* _What is expected_: Restate the full set of records exactly, without adding or dropping a word.

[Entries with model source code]

'''

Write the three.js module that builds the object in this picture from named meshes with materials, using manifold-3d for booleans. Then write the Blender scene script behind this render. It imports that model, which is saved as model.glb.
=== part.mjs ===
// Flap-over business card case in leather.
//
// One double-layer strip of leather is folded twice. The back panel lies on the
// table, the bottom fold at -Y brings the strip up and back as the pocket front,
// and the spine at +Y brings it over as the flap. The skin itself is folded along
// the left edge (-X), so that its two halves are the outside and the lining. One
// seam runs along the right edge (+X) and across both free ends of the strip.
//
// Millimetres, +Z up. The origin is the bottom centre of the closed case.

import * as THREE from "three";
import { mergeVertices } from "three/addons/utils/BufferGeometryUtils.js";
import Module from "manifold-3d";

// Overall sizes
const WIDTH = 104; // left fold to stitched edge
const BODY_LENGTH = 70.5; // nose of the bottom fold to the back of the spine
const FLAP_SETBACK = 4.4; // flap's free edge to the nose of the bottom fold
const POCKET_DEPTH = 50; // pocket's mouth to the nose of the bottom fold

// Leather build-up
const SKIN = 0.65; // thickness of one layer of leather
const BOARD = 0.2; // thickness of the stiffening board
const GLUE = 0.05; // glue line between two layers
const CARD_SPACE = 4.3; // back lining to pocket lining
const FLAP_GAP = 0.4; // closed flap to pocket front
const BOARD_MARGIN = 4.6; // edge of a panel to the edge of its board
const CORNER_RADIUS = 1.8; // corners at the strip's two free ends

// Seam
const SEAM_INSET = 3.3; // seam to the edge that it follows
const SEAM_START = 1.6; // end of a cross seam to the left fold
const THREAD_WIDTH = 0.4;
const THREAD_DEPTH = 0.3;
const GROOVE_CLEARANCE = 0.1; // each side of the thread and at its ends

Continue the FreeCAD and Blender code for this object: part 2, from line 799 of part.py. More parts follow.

'''

* _Finished task_:
Write the three.js module that builds the object in this picture from named meshes with materials, using manifold-3d for booleans. Then write the Blender scene script behind this render. It imports that model, which is saved as model.glb.
=== part.mjs ===
// Flap-over business card case in leather.
//
// One double-layer strip of leather is folded twice. The back panel lies on the
// table, the bottom fold at -Y brings the strip up and back as the pocket front,
// and the spine at +Y brings it over as the flap. The skin itself is folded along
// the left edge (-X), so that its two halves are the outside and the lining. One
// seam runs along the right edge (+X) and across both free ends of the strip.
//
// Millimetres, +Z up. The origin is the bottom centre of the closed case.

import * as THREE from "three";
import { mergeVertices } from "three/addons/utils/BufferGeometryUtils.js";
import Module from "manifold-3d";

// Overall sizes
const WIDTH = 104; // left fold to stitched edge
const BODY_LENGTH = 70.5; // nose of the bottom fold to the back of the spine
const FLAP_SETBACK = 4.4; // flap's free edge to the nose of the bottom fold
const POCKET_DEPTH = 50; // pocket's mouth to the nose of the bottom fold

// Leather build-up
const SKIN = 0.65; // thickness of one layer of leather
const BOARD = 0.2; // thickness of the stiffening board
const GLUE = 0.05; // glue line between two layers
const CARD_SPACE = 4.3; // back lining to pocket lining
const FLAP_GAP = 0.4; // closed flap to pocket front
const BOARD_MARGIN = 4.6; // edge of a panel to the edge of its board
const CORNER_RADIUS = 1.8; // corners at the strip's two free ends

// Seam
const SEAM_INSET = 3.3; // seam to the edge that it follows
const SEAM_START = 1.6; // end of a cross seam to the left fold
const THREAD_WIDTH = 0.4;
const THREAD_DEPTH = 0.3;
const GROOVE_CLEARANCE = 0.1; // each side of the thread and at its ends

Continue the FreeCAD and Blender code for this object: part 2, from line 799 of part.py. More parts follow.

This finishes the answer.